WHAT YOU WILL DO: Check each line of the data below for the word "finishes", then extract the ones that have it.

DATA EXTRACT:
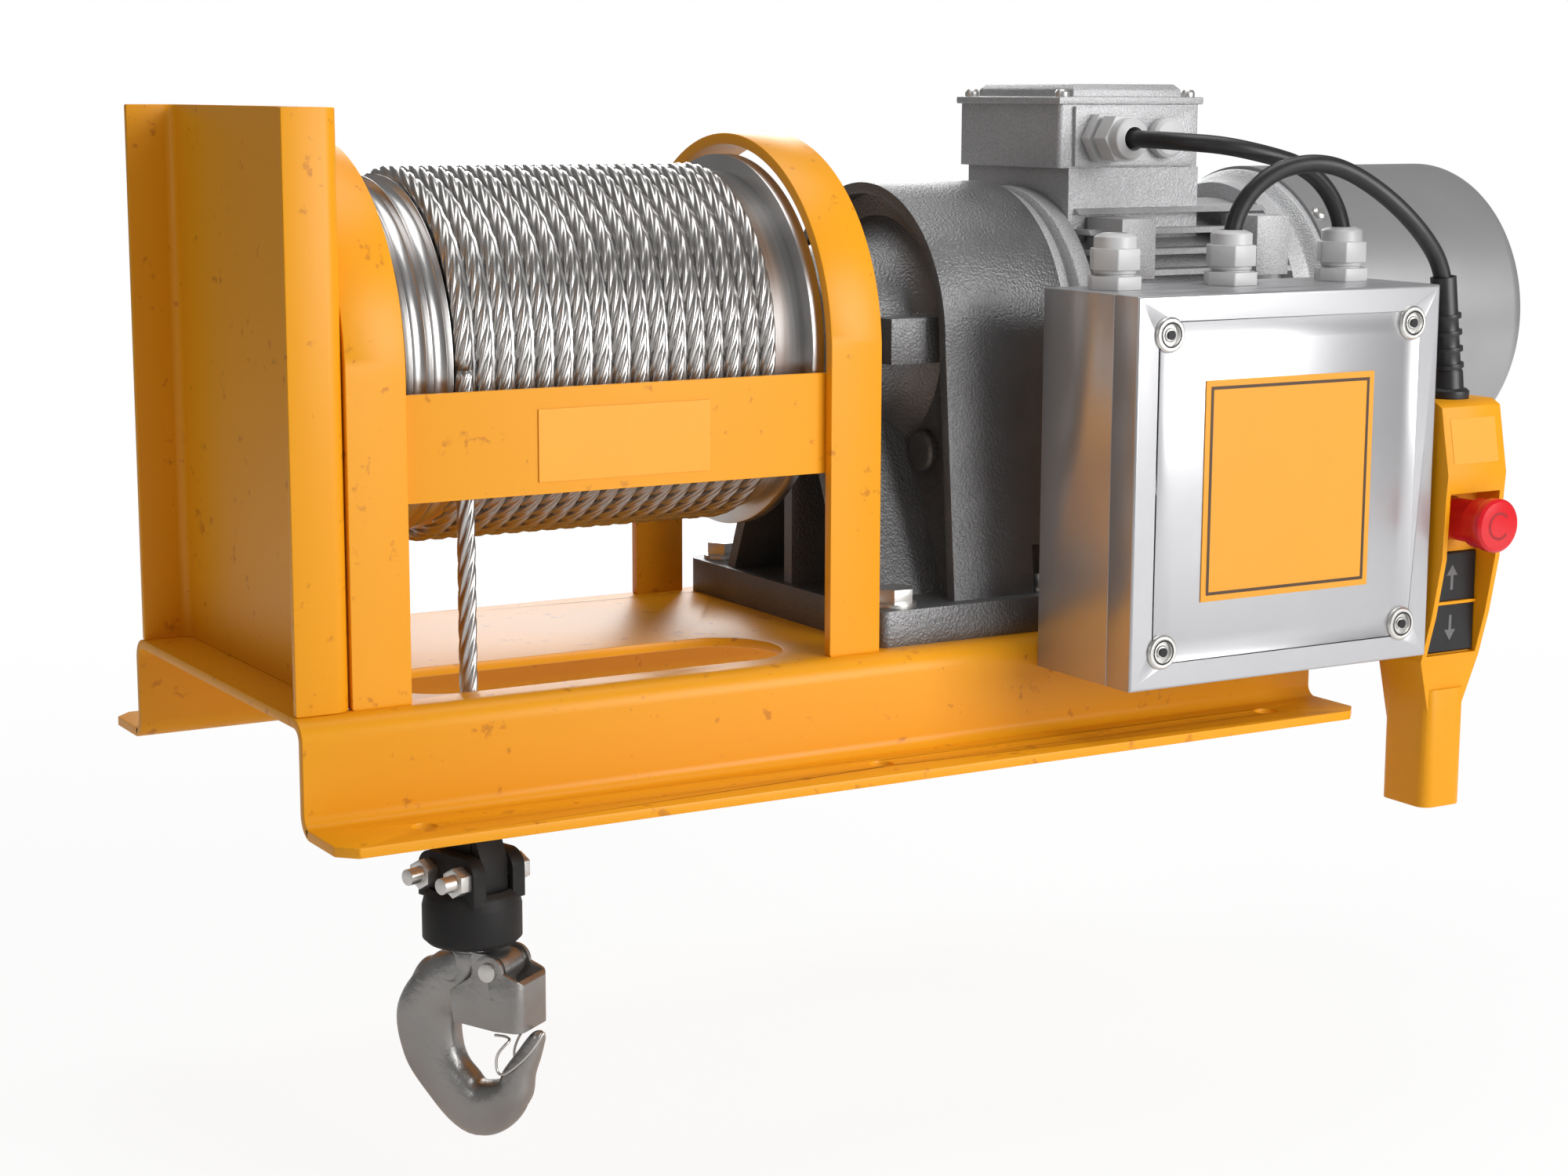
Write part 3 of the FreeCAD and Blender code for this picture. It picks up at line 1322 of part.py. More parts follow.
cut(
    bracket,
    draw(bracket, "XZ_Plane", circles=back_holes, offset=f"-{CASE_BACK} + 1"),
    "bracket_plate + 2",
    middle=False,
)
keep(bracket, "enclosure_bracket")
bracket_screws = [
    hex_screw(
        f"deck_screw_{number}", f"{BRACKET_SCREW}", "bracket_plate + base_plate + 6", x, BRACKET_SCREW_Y,
        f"{DECK} + bracket_plate"
    )
    for number, x in enumerate(BRACKET_SCREWS)
]
bracket_screws += [
    hex_screw(
        f"back_screw_{number}", "3", "bracket_plate + case_sheet + 4", x, f"{CASE_BACK} + bracket_plate", z,
        (1, 0, 0), -90
    )
    for number, (x, z) in enumerate(BACK_HOLES)
]
keep(group("deck_bolts", fastenings + bracket_screws), "deck_bolts")

# Inside the switch box: a mounting rail on the back wall with two contactors and a terminal strip on it.
RAIL_Y = f"({CASE_BACK} - case_sheet)"
rail = new_body("mounting_rail")
rail_outline = [
    (RAIL_Y, "-12.5"),
    (f"{RAIL_Y} - 6.5", "-12.5"),
    (f"{RAIL_Y} - 6.5", "-17.5"),
    (f"{RAIL_Y} - 7.5", "-17.5"),
    (f"{RAIL_Y} - 7.5", "-11.5"),
    (f"{RAIL_Y} - 1", "-11.5"),
    (f"{RAIL_Y} - 1", "11.5"),
    (f"{RAIL_Y} - 7.5", "11.5"),
    (f"{RAIL_Y} - 7.5", "17.5"),
    (f"{RAIL_Y} - 6.5", "17.5"),
    (f"{RAIL_Y} - 6.5", "12.5"),
    (RAIL_Y, "12.5"),
]
place(rail, z="case_low + case_height / 2")
pad(rail, draw(rail, "YZ_Plane", [rail_outline], offset="case_x - case_width / 2 + 20"), "case_width - 40")
keep(rail, "mounting_rail")


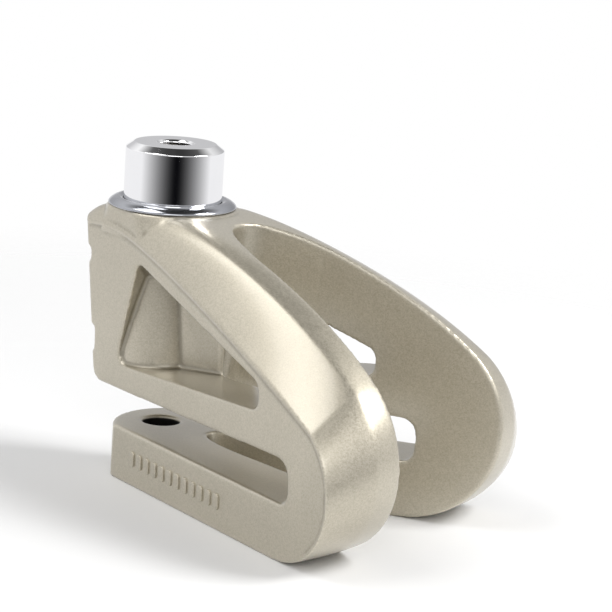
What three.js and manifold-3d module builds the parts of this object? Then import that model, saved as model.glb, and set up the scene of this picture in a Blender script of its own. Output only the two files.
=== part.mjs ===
// Disc brake lock: a V-shaped cast body whose two wings reach over the rim of a brake disc, with a
// push-down key cylinder that drives a steel pin across the disc slot.
// Millimetres. The origin is on the pin axis at the flat underside, +X runs towards the wing noses,
// +Z is up and the body is symmetrical about the XZ plane. The lock is drawn open, cylinder up.
import * as THREE from "three";
import { mergeVertices } from "three/addons/utils/BufferGeometryUtils.js";
import Module from "manifold-3d";

// ---- Driving dimensions ----------------------------------------------------------------------

// Body seen from above: a blunt wedge, |y| = HALF_WIDTH + SIDE_SPREAD x + SIDE_LEAN z.
const HALF_WIDTH = 10.2;
const SIDE_SPREAD = 0.332;
const SIDE_LEAN = 0.036;
const BODY_HEIGHT = 51.2; // flat land under the collar
const BACK_FACE_X = -11.9; // back face at the slot roof
const BACK_FACE_LEAN = 0.11; // how far the back face leans out for each millimetre up
const BACK_CORNER_Y = 6.75;
const BACK_CORNER_RADIUS = 2.2;
const BACK_GROOVE_DEPTH = 1.2;
const UPPER_GROOVE_HEIGHT = 2.5;
const LOWER_GROOVE_HEIGHT = 4.6;
const BACK_HEEL_RADIUS = 3; // of the back face's lower edge, above the slot

// Body seen from the side: the inner edge of the rim and the crease where it meets the flat side.
const NOSE_X = 46;
const NOSE_RADIUS = 17.9;
const CREASE_NOSE_X = 45;
const CREASE_NOSE_RADIUS = 13.9;
const NOSE_TOP_ANGLE = THREE.MathUtils.degToRad(50);
const CREASE_DROP = 3.9; // how far the crease lies below the land beside the collar
const BACK_EDGE_DROP = 5.1; // how far the rounded back edge of the land falls
// The rim across the wing, in shares of the half width: level, a soft ridge, then down to the crease.
const INNER_EDGE = 0.47;
const RIDGE = 0.68;
const RIDGE_FALL = 0.13; // share of the whole fall that is reached at the ridge
const COLLAR_RIM_START = 0.5;
const BACK_RIM_POWER = 5; // how square the rim is at the back
const COLLAR_RIM_POWER = 2.2; // and beside the collar
const BOSS_SHARE = 0.97; // of the half width that the boss under the collar takes

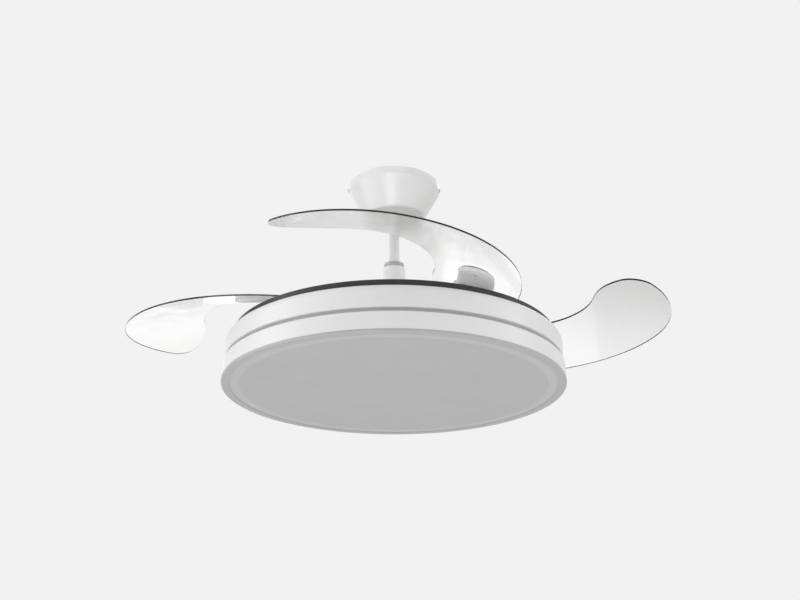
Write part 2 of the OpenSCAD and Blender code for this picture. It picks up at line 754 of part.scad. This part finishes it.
module pivot_pins() {
    pin_top = plate_top + bush_h + nut_flange_h + pivot_nut_h + 0.5;
    color("silver") ring_of(blade_n, blade_az) translate([pivot_r, 0, 0]) {
        translate([0, 0, rotor_top]) cylinder(r = pin_r, h = pin_top - rotor_top);
        translate([0, 0, rotor_top - pin_head_h]) cylinder(r = pin_head_r, h = pin_head_h);
    }
}
module pivot_bushes() {
    color("goldenrod") ring_of(blade_n, blade_az) translate([pivot_r, 0, 0])
        tube(bush_r, pin_r + press_gap, plate_top, bush_h);
}
module pivot_nuts() {
    color("gray") ring_of(blade_n, blade_az) translate([pivot_r, 0, plate_top + bush_h]) difference() {
        union() {
            cylinder(r = hub_r + 0.6, h = nut_flange_h);
            translate([0, 0, nut_flange_h]) cylinder(r = nut_r, h = pivot_nut_h, $fn = 6);
        }
        translate([0, 0, -1]) cylinder(r = pin_r + press_gap, h = nut_flange_h + pivot_nut_h + 2);
    }
}
module stop_posts() {
    color("black") for (i = [1:blade_n]) at_blade(i) opened() rotate([0, 0, -stop_deg])
        translate([foot_out_r + stop_gap + stop_r, 0, plate_top]) cylinder(r = stop_r, h = stop_h);
}
module gear_retainer() {
    color("silver") difference() {
        tube(retainer_r, boss_in_r, retainer_z, retainer_t);
        ring_of(retainer_screw_n) translate([retainer_screw_r, 0, retainer_z - 1])
            cylinder(r = m3_r + 0.1, h = retainer_t + 2);
    }
}
module retainer_screws() {
    color("gray") ring_of(retainer_screw_n) translate([retainer_screw_r, 0, retainer_z + retainer_t])
        pan_screw(m3_r - press_gap, retainer_t + 5.5, m3_head_r, small_head_h);
}
module sync_gear() {
    color("ivory") translate([0, 0, gear_bottom]) linear_extrude(height = gear_t) rotate([0, 0, blade_az])
        difference() {
            polygon(flatten([for (i = [0:ring_teeth - 1]) tooth(ring_teeth, i * 360 / ring_teeth)]));
            circle(r = boss_r + run_gap);
            ring_of(8, 22.5) translate([(boss_r + ring_pr) / 2 + 1, 0]) circle(r = 16);
        }
}

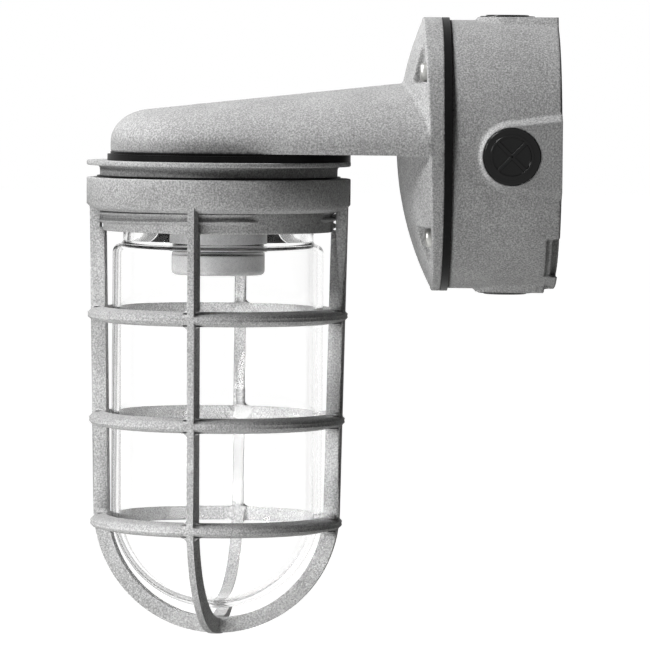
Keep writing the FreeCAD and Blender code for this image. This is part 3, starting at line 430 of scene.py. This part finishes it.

THE RESULT:
Write part 2 of the OpenSCAD and Blender code for this picture. It picks up at line 754 of part.scad. This part finishes it.
Keep writing the FreeCAD and Blender code for this image. This is part 3, starting at line 430 of scene.py. This part finishes it.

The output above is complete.